A little cooking tip: when the swirls fade to barely visible, watch out, your lemon curd is almost cooked.
Here’s the recipe, only modified by the addition of saffron, from The Cake Bible by Rose Levy Beranbaum. (Her quantities, my directions)

Saffron Lemon Curd

4 egg yolks
½ cup plus 2 T sugar
3 oz. lemon juice
4 T unsalted butter, softened
pinch salt
finely minced lemon zest
pinch ground saffron
o Set up a bowl with a fine mesh strainer somewhere near your stove.
o In a heat proof bowl combine egg yolks and sugar thoroughly, then add lemon juice, butter and salt. (I sloppily juice the lemons into a measuring cup, not bothering to keeping out pulp or seeds since the custard will get strained later. I just kind of estimate the displacement caused by the seeds and go a little over the 3 oz.)

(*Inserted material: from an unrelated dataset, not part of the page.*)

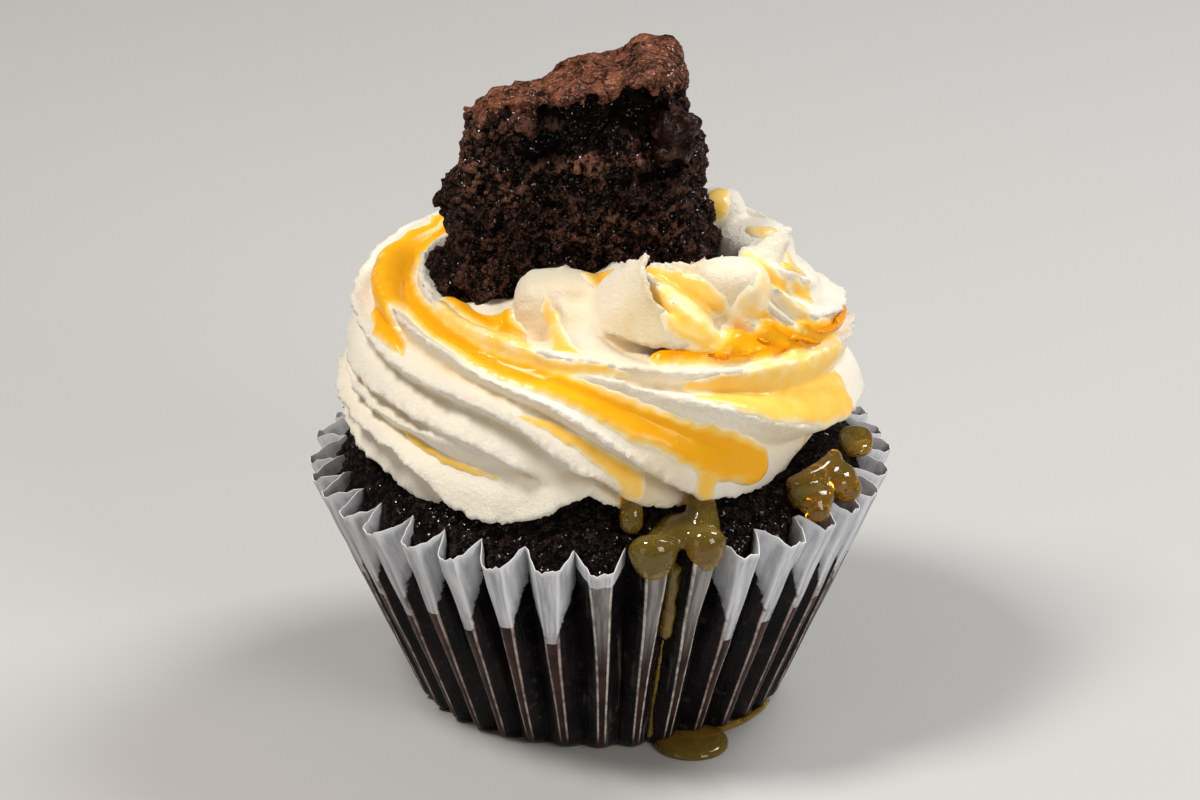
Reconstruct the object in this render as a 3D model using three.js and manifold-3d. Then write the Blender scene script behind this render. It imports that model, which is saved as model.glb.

o Put on some music…lots of it. Actually, do this first.
o Place over simmering water and stir constantly (but not too quickly! If you stir too vigorously it will take longer to heat and thicken the custard), until thickened to the consistency of a thin hollandaise. Do not boil.
o Immediately pour the thickened custard through the fine mesh sieve and press the custard through. Discard seeds and junk. Stir in lemon zest and saffron powder. Cool, covered, (I press a piece of parchment paper cut to fit the bowl on to the surface of the curd), then store in an airtight container in the fridge.
o Keeps for up to 3 weeks refrigerated.